Нет, скорее всего, славная родословная профессора Бочкарева, даже если бы она была мне известна, не заслонила бы тех анекдотов, которые про него рассказывали. Тем более, что анекдоты эти вовсе даже и не казались мне анекдотами. В анекдотический рассказ о том, как он принимал экзамены, легко можно было поверить: такое происходило у нас на каждом шагу.
Вот вам — на первый случай — уже не анекдот, а эпизод, которому я сам был свидетелем.
Гриша Поженян сдавал экзамен по западной литературе. Принимала экзамен милая и довольно молодая дама по фамилии Симонян. (Много лет спустя мы узнали, что в юности она принадлежала к кружку самых близких друзей Солженицына — в юные, студенческие его годы.) Выпало Гришке отвечать про Анатоля Франса. И даже не про Анатоля Франса вообще, а про какой-то определенный период творчества знаменитого французского писателя.
Франса Гришка как раз читал. Но более или менее отчетливо помнился ему один только его рассказ — «Кренкебиль», который он почему-то называл «Керкенбиль». Изложению содержания этого рассказа он и посвятил свой ответ. Симонян терпеливо его выслушала, а затем устало сказала:
— Ну хорошо. Это вы знаете. Но вы ничего не сказали о том периоде творчества Анатоля Франса, о котором я вас спрашивала.

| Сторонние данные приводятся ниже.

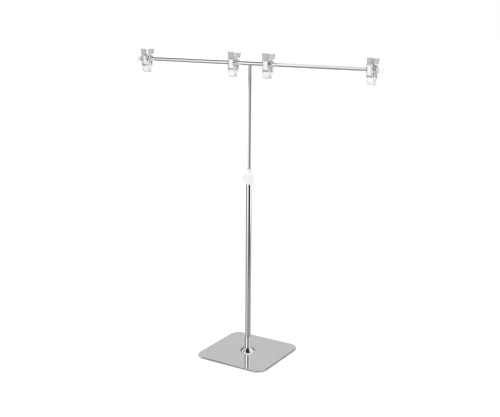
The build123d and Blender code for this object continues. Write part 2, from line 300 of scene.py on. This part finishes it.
sun("key", (0.5, 0.4, -1.0), strength=0.8, spread=60)
sun("fill", (-0.6, -0.5, -1.0), strength=0.25, spread=80)


FLOOR_HALF = 12.0
FLOOR_CELLS = 8


def floor():
    """Plain pale floor, not seen in reflections."""
    material, g, p = shader("floor", Roughness=0.9)
    tone = g.noise(g.place(), 3.0)
    g.put(p.inputs["Base Color"], g.ramp(tone, [(0.3, 0.90), (0.7, 0.93)]))
    bm = bmesh.new()
    bmesh.ops.create_grid(bm, x_segments=FLOOR_CELLS, y_segments=FLOOR_CELLS, size=FLOOR_HALF)
    mesh = bpy.data.meshes.new("floor")
    bm.to_mesh(mesh)
    bm.free()
    ground = bpy.data.objects.new("floor", mesh)
    ground.data.materials.append(material)
    ground.visible_glossy = False
    scene.collection.objects.link(ground)


floor()

# ------------------------------------------------------------------ materials


def chrome(name, tone, rough, grain, metal=1.0):
    """Polished plating: fine drawn lines, and faint wipe marks that dull it a little."""
    m, g, p = shader(name, Metallic=metal)
    along = g.noise(g.place(grain), 900.0, 3.0)
    wipes = g.noise(g.place(), 22.0, 5.0, 0.6)
    tint = g.ramp(wipes, [(0.3, (tone * 0.985, tone * 0.985, tone, 1)), (0.7, (tone, tone, tone, 1))])
    g.put(p.inputs["Base Color"], tint)
    spread = g.node("ShaderNodeMapRange")
    g.put(spread.inputs["Value"], wipes)
    spread.inputs["To Min"].default_value = rough
    spread.inputs["To Max"].default_value = rough * 1.8
    g.put(p.inputs["Roughness"], spread.outputs[0])
    g.put(p.inputs["Normal"], g.bump(along, 0.000004, 0.4))
    return m


def plated_steel():
    """Dull zinc-plated steel for the pieces inside."""
    tone, rough = 0.55, 0.32
    m, g, p = shader("plated_steel", Metallic=1.0)
    fine = g.noise(g.place(), 900.0, 3.0)
    cloud = g.noise(g.place(), 60.0)
    g.put(p.inputs["Base Color"], g.ramp(cloud, [(0.3, tone * 0.9), (0.7, tone * 1.06)]))
    g.put(p.inputs["Roughness"], g.math("MULTIPLY_ADD", fine, 0.2, rough - 0.1))
    g.put(p.inputs["Normal"], g.bump(fine, 0.00004, 0.5))
    return m


def absorb(m, g, tone, density):
    """Long ways through the plastic come out darker than short ones."""
    v = g.node("ShaderNodeVolumeAbsorption")
    v.inputs["Color"].default_value = (tone, tone, tone, 1)
    v.inputs["Density"].default_value = density
    out = next(n for n in g.tree.nodes if n.type == "OUTPUT_MATERIAL")
    g.put(out.inputs["Volume"], v.outputs[0])


# The frosted grip starts at this height above the bar. Thin walls let part of the light straight through.
GRIP_FROM = 10.4 * MM
GRIP_BLEND = 0.8 * MM
CLIP_ALPHA = 0.6
HANDLE_ALPHA = 0.9


def clip_plastic():
    """Clear moulded plastic with slight flow ripples, frosted and grained on the handles."""
    m, g, p = shader("clip_plastic", Transmission_Weight=1.0, IOR=1.50)
    coords = g.node("ShaderNodeTexCoord")
    split = g.node("ShaderNodeSeparateXYZ")
    g.put(split.inputs[0], coords.outputs["Object"])
    handle = g.step(split.outputs[2], BAR_Z + GRIP_FROM, BAR_Z + GRIP_FROM + GRIP_BLEND)
    flow = g.noise(g.place((1, 1, 0.4)), 140.0, 2.0)
    haze = g.noise(g.place(), 400.0, 5.0)
    grain = g.noise(g.place(), 1500.0, 2.0)
    clear = g.ramp(flow, [(0.2, (0.975, 0.98, 0.985, 1)), (0.8, (0.99, 0.993, 0.996, 1))])
    frosted = g.ramp(haze, [(0.3, (0.44, 0.445, 0.45, 1)), (0.7, (0.50, 0.505, 0.51, 1))])
    g.put(p.inputs["Base Color"], g.mix(handle, clear, frosted))
    polished = g.math("MULTIPLY_ADD", haze, 0.03, 0.01)
    matt = g.math("MULTIPLY_ADD", haze, 0.15, 0.30)
    body = g.math("SUBTRACT", 1.0, handle)
    rough = g.math("ADD", g.math("MULTIPLY", matt, handle), g.math("MULTIPLY", polished, body))
    g.put(p.inputs["Roughness"], rough)
    g.put(p.inputs["Alpha"], g.math("MULTIPLY_ADD", handle, HANDLE_ALPHA - CLIP_ALPHA, CLIP_ALPHA))
    ripple = g.bump(flow, 0.00006, 0.6)
    g.put(p.inputs["Normal"], g.bump(g.math("MULTIPLY", grain, handle), 0.00008, 0.8, ripple))
    absorb(m, g, 0.5, 30.0)
    return m


def clear_plastic(name, tint, rough):
    """Thin clear lining on the bar."""
    m, g, p = shader(name, Transmission_Weight=1.0, IOR=1.45, Alpha=0.45)
    haze = g.noise(g.place(), 400.0, 5.0)
    darker = tuple(c * 0.98 for c in tint)
    g.put(p.inputs["Base Color"], g.ramp(haze, [(0.2, darker + (1,)), (0.8, tint + (1,))]))
    g.put(p.inputs["Roughness"], g.math("MULTIPLY_ADD", haze, rough, rough * 0.5))
    g.put(p.inputs["Normal"], g.bump(haze, 0.00002, 0.5))
    return m


def milky_plastic(name, clear):
    """Natural, slightly milky plastic: mostly white, with a glossy moulded skin."""
    m, g, p = shader(name, Transmission_Weight=clear, IOR=1.49)
    cloud = g.noise(g.place(), 120.0, 4.0)
    skin = g.noise(g.place(), 500.0, 3.0)
    g.put(p.inputs["Base Color"], g.ramp(cloud, [(0.2, 0.975), (0.8, 0.995)]))
    g.put(p.inputs["Roughness"], g.math("MULTIPLY_ADD", skin, 0.12, 0.16))
    g.put(p.inputs["Normal"], g.bump(skin, 0.00003, 0.5))
    return m


def spring_steel():
    """Bright strip with a fine rolled grain along its length."""
    m, g, p = shader("spring_steel", Metallic=1.0)
    rolled = g.noise(g.place((1, 0.05, 0.05)), 2500.0, 2.0)
    cloud = g.noise(g.place(), 150.0)
    tint = g.ramp(cloud, [(0.3, (0.90, 0.90, 0.905, 1)), (0.7, (0.97, 0.97, 0.975, 1))])
    g.put(p.inputs["Base Color"], tint)
    g.put(p.inputs["Roughness"], g.math("MULTIPLY_ADD", rolled, 0.12, 0.16))
    g.put(p.inputs["Normal"], g.bump(rolled, 0.00001, 0.6))
    return m


def rubber():
    """Black rubber of the foot pads."""
    m, g, p = shader("pad_rubber", Roughness=0.75)
    grain = g.noise(g.place(), 900.0, 4.0)
    g.put(p.inputs["Base Color"], g.ramp(grain, [(0.3, 0.020), (0.7, 0.035)]))
    g.put(p.inputs["Normal"], g.bump(grain, 0.0001, 0.7))
    return m


def nylon():
    """Natural nylon of the guide bush."""
    m, g, p = shader("bush_nylon", Roughness=0.45)
    grain = g.noise(g.place(), 600.0, 4.0)
    tint = g.ramp(grain, [(0.3, (0.80, 0.79, 0.76, 1)), (0.7, (0.86, 0.85, 0.82, 1))])
    g.put(p.inputs["Base Color"], tint)
    g.put(p.inputs["Normal"], g.bump(grain, 0.00005, 0.5))
    return m


CHROME_TUBE = chrome("chrome_tube", 0.97, 0.018, (1, 1, 0.02))
CHROME_BAR = chrome("chrome_bar", 0.97, 0.018, (0.02, 1, 1))
CHROME_PLATE = chrome("polished_plate", 0.93, 0.022, (1, 0.05, 1), 0.9)
STEEL = plated_steel()
CLIP = clip_plastic()
LINER = clear_plastic("liner_plastic", (0.97, 0.975, 0.98), 0.05)
MILKY = milky_plastic("milky_plastic", 0.25)
SPRING = spring_steel()
RUBBER = rubber()
NYLON = nylon()

LOOKS = {
    "outer_tube": CHROME_TUBE, "inner_tube": CHROME_TUBE, "escutcheon": CHROME_TUBE,
    "bar_saddle": CHROME_TUBE, "cross_bar": CHROME_BAR, "base_plate": CHROME_PLATE,
    "foot_pads": RUBBER, "guide_bush": NYLON, "coupler_body": MILKY, "lock_nut": MILKY,
    "end_cap_left": MILKY, "end_cap_right": MILKY,
}
for name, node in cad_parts.items():
    look = LOOKS.get(name, STEEL)
    if name.endswith("jaw"):
        look = CLIP
    elif name.endswith("spring"):
        look = SPRING
    elif name.startswith("clip") and name.endswith("bush"):
        look = LINER
    for s in node.material_slots:
        s.material = look

# ------------------------------------------------------------------ leaf springs

CLIPS = 4
CROWN = 0.30 * MM
# The crown is full this far from the bar, and fades out towards it.
CROWN_FROM = 8.0 * MM
WELD = 0.001 * MM
CUTS = 10
SHARP = math.radians(40)


def crowned_spring(number):
    """The clip's leaf with a slight crown across its width."""
    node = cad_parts["clip_%d_spring" % number]
    low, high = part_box(node.name)
    middle = (low.x + high.x) / 2
    half = (high.x - low.x) / 2
    bm = bmesh.new()
    verts = [bm.verts.new(v.co) for v in node.data.vertices]
    for polygon in node.data.polygons:
        bm.faces.new([verts[i] for i in polygon.vertices])
    bmesh.ops.remove_doubles(bm, verts=bm.verts[:], dist=WELD)
    for i in range(1, CUTS):
        at = low.x + (high.x - low.x) * i / CUTS
        everything = bm.verts[:] + bm.edges[:] + bm.faces[:]
        bmesh.ops.bisect_plane(bm, geom=everything, plane_co=(at, 0, 0), plane_no=(1, 0, 0))
    for v in bm.verts:
        across = (v.co.x - middle) / half
        v.co.y -= math.copysign(CROWN * across * across, v.co.y) * min(1, abs(v.co.y) / CROWN_FROM)
    mesh = bpy.data.meshes.new("leaf_%d" % number)
    bm.to_mesh(mesh)
    bm.free()
    mesh.shade_smooth()
    mesh.set_sharp_from_angle(angle=SHARP)
    mesh.materials.append(SPRING)
    leaf = bpy.data.objects.new("leaf_spring_%d" % number, mesh)
    scene.collection.objects.link(leaf)
    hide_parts(node.name)
    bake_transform(leaf)


for clip in range(CLIPS):
    crowned_spring(clip + 1)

Не буду вас мучить, ответьте только на один вопрос: какое произведение писателя является переломным для этого периода?
Гриша, не задумываясь, ответил:
— Рассказ «Керкенбиль».
Симонян вздохнула.
— Ну хорошо, — сказала она. — Давайте вашу зачетку. Но на всякий случай запомните, пожалуйста, что переломным для этого периода творчества Франса был роман «На белом камне».
— А я считаю, — не терпящим никаких возражений тоном парировал Поженян, — что переломным в творчестве Франса был рассказ «Керкенбиль».
Симонян поняла всю беспочвенность своих претензий, и на этом дискуссия закончилась. Последнее слово осталось за Поженяном.